**Problem requirements:** From the entries provided below, copy each line that contains the word "part".

**Available data:**
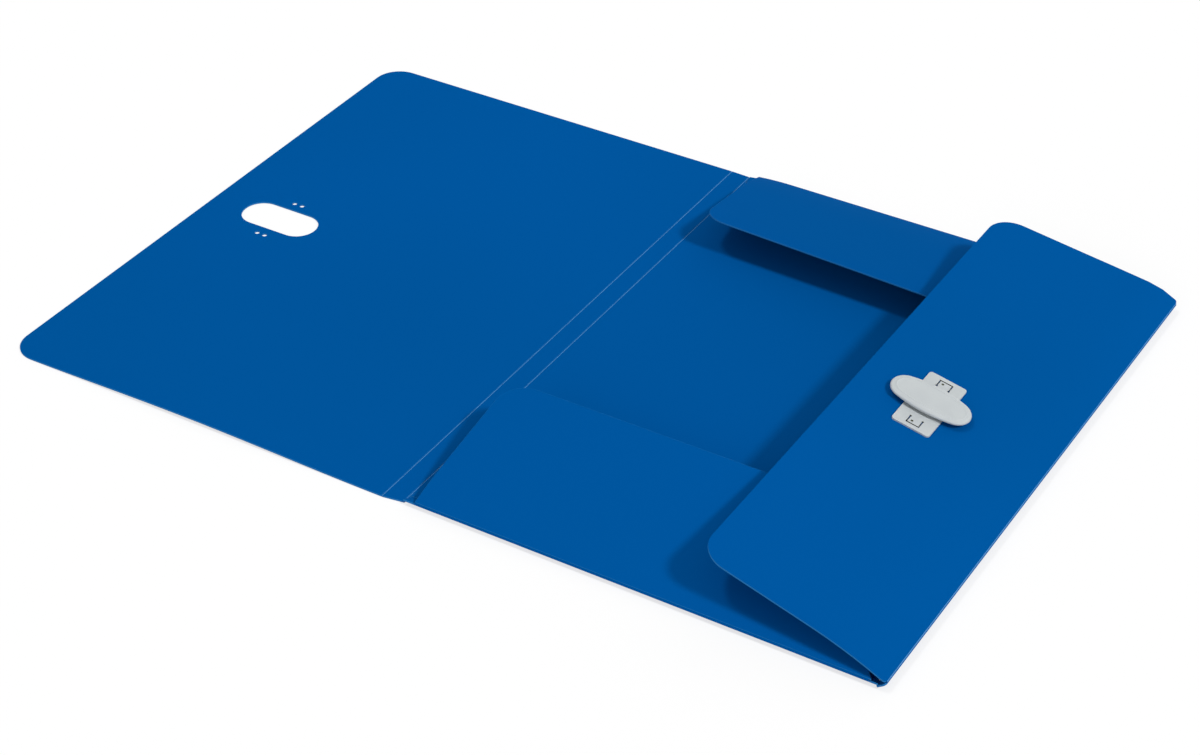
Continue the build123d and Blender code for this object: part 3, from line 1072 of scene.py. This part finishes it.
suns = {
    "mainLight": {"strength": 1.56, "spread": 7.5, "comesFrom": (1.0, -0.06, 1.0)},
    "topLight": {"strength": 0.67, "spread": 10.0, "comesFrom": (-0.45, 0.0, 1.0)},
    "fillLight": {"strength": 0.57, "spread": 40.0, "comesFrom": (0.1, -1.0, 0.42)},
    "backLight": {"strength": 0.25, "spread": 40.0, "comesFrom": (0.0, 1.0, 0.4)},
}


def makeSun(name, look):
    light = bpy.data.lights.new(name, "SUN")
    light.energy = look["strength"]
    light.angle = radians(look["spread"])
    lamp = bpy.data.objects.new(name, light)
    bpy.context.scene.collection.objects.link(lamp)
    lamp.rotation_euler = Vector(look["comesFrom"]).to_track_quat("Z", "Y").to_euler()


worldLook = {"ambient": 0.36, "seen": 1.0}


def makeWorld():
    world = bpy.data.worlds.new("studio")
    bpy.context.scene.world = world
    world.use_nodes = True
    tree = world.node_tree
    seen = seenDirectly(tree)
    mix = tree.nodes.new("ShaderNodeMix")
    mix.data_type = "RGBA"
    mix.inputs["A"].default_value = (*[worldLook["ambient"]] * 3, 1)
    mix.inputs["B"].default_value = (*[worldLook["seen"]] * 3, 1)
    tree.links.new(seen, mix.inputs["Factor"])
    tree.links.new(mix.outputs["Result"], tree.nodes["Background"].inputs["Color"])


cameraLook = {
    "target": (-0.08995, -0.03309, 0.0),
    "azimuth": 31.11,
    "elevation": 35.76,
    "distance": 1.25854,
    "lens": 80.594,
    "sensorWidth": 36.0,
}


def makeCamera():
    data = bpy.data.cameras.new("camera")
    data.lens = cameraLook["lens"]
    data.sensor_width = cameraLook["sensorWidth"]
    camera = bpy.data.objects.new("camera", data)
    bpy.context.scene.collection.objects.link(camera)
    azimuth, elevation = radians(cameraLook["azimuth"]), radians(cameraLook["elevation"])
    towards = Vector((cos(elevation) * sin(azimuth), -cos(elevation) * cos(azimuth), sin(elevation)))
    camera.location = Vector(cameraLook["target"]) + towards * cameraLook["distance"]
    camera.rotation_euler = towards.to_track_quat("Z", "Y").to_euler()
    bpy.context.scene.camera = camera


makeFloor()
for name, look in suns.items():
    makeSun(name, look)
makeWorld()
makeCamera()
bpy.context.scene.view_settings.view_transform = "Standard"
print("stage: light and camera set")
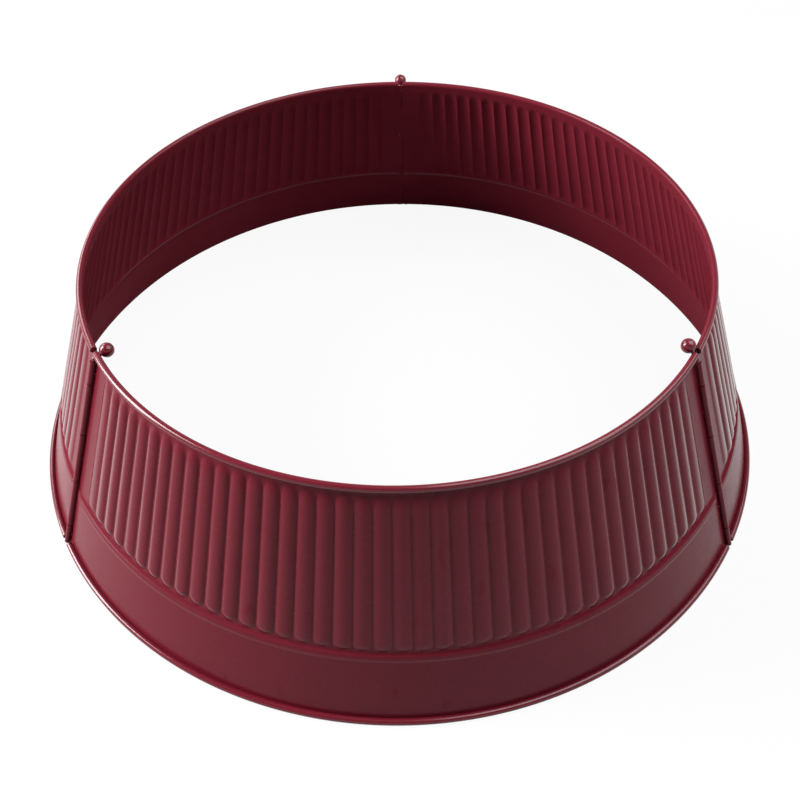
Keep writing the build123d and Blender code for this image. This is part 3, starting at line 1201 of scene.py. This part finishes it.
def pale_floor(look):
    """A wide floor that keeps soft shadows, mixed with plain white where it is seen."""
    mesh = bpy.data.meshes.new("Floor")
    reach = FLOOR_REACH
    corners = [(-reach, -reach, 0), (reach, -reach, 0), (reach, reach, 0), (-reach, reach, 0)]
    mesh.from_pydata(corners, [], [(0, 1, 2, 3)])
    material = bpy.data.materials.new("Pale floor")
    graph = empty_graph(material)
    matt = graph.node("ShaderNodeBsdfDiffuse", {"Color": (*look.floor_colour, 1)})
    white = graph.node("ShaderNodeEmission", {"Color": (1, 1, 1, 1), "Strength": 1.0})
    lift = seen_directly(graph) * look.floor_lift
    mixed = graph.node("ShaderNodeMixShader", {0: lift, 1: matt, 2: white})
    graph.node("ShaderNodeOutputMaterial", {"Surface": mixed})
    mesh.materials.append(material)
    linked("Floor", mesh)


def studio_world(look):
    """Dim surroundings, seen as a white backdrop that turns dark overhead."""
    world = bpy.data.worlds.new("Studio")
    bpy.context.scene.world = world
    graph = empty_graph(world)
    way = graph.node("ShaderNodeTexCoord", output="Generated")
    rise = graph.node("ShaderNodeSeparateXYZ", {"Vector": way}, "Z")
    backdrop = rise.mapped(*BACKDROP_RANGE, look.background, look.ceiling, "SMOOTHSTEP")
    level = seen_directly(graph) * (backdrop - look.world_level) + look.world_level
    light = graph.node("ShaderNodeBackground", {"Color": (1, 1, 1, 1), "Strength": level})
    graph.node("ShaderNodeOutputWorld", {"Surface": light})


def photo_camera(look):
    """The camera at the photograph's viewing angle."""
    forwards = Vector((0, cos(look.elevation), -sin(look.elevation)))
    right = Vector((1, 0, 0))
    up = right.cross(forwards)
    tilted_right = right * cos(look.roll) + up * sin(look.roll)
    tilted_up = up * cos(look.roll) - right * sin(look.roll)
    place = Matrix.Translation(CAMERA_TARGET - forwards * look.distance)
    axes = Matrix((tilted_right, tilted_up, -forwards)).transposed().to_4x4()
    data = bpy.data.cameras.new("Camera")
    data.sensor_width = 36
    data.lens = look.lens
    camera = linked("Camera", data)
    camera.matrix_world = Matrix.Rotation(look.turn, 4, "Z") @ place @ axes
    bpy.context.scene.camera = camera


class TREECOLLAR_OT_stage(Operator):
    """Sets up the pale floor, the soft light and the camera"""

    bl_idname = "tree_collar.make_stage"
    bl_label = "Floor, light and camera"

    def execute(self, context):
        look = context.scene.tree_collar.stage
        pale_floor(look)
        studio_world(look)
        for name, lamp in LAMPS.items():
            area_light(name, *lamp)
        photo_camera(look)
        context.scene.view_settings.view_transform = "Standard"
        return {"FINISHED"}


OPERATORS = (
    TREECOLLAR_OT_panels,
    TREECOLLAR_OT_knuckles,
    TREECOLLAR_OT_tacks,
    TREECOLLAR_OT_pins,
    TREECOLLAR_OT_stage,
)


class TREECOLLAR_PT_sidebar(Panel):
    """The sidebar panel of the tree collar"""

    bl_label = "Tree Collar"
    bl_idname = "TREECOLLAR_PT_sidebar"
    bl_space_type = "VIEW_3D"
    bl_region_type = "UI"
    bl_category = "Tree Collar"

    def draw(self, context):
        settings = context.scene.tree_collar
        for group in (settings.sheet, settings.ribs, settings.hinge, settings.paint, settings.stage):
            box = self.layout.box()
            for name in group.__annotations__:
                box.prop(group, name)
        for operator in OPERATORS:
            self.layout.operator(operator.bl_idname)


GROUPS = (SheetSizes, RibSizes, HingeSizes, PaintLook, StageLook, CollarSettings)
CLASSES = (*GROUPS, *OPERATORS, TREECOLLAR_PT_sidebar)


def register():
    for entry in CLASSES:
        bpy.utils.register_class(entry)
    bpy.types.Scene.tree_collar = PointerProperty(type=CollarSettings)


def unregister():
    del bpy.types.Scene.tree_collar
    for entry in reversed(CLASSES):
        bpy.utils.unregister_class(entry)


def main():
    register()
    bpy.ops.tree_collar.make_panels()
    bpy.ops.tree_collar.make_knuckles()
    bpy.ops.tree_collar.make_tacks()
    bpy.ops.tree_collar.make_pins()
    bpy.ops.tree_collar.make_stage()


if __name__ == "__main__":
    main()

**Response to this task:**
Continue the build123d and Blender code for this object: part 3, from line 1072 of scene.py. This part finishes it.
Keep writing the build123d and Blender code for this image. This is part 3, starting at line 1201 of scene.py. This part finishes it.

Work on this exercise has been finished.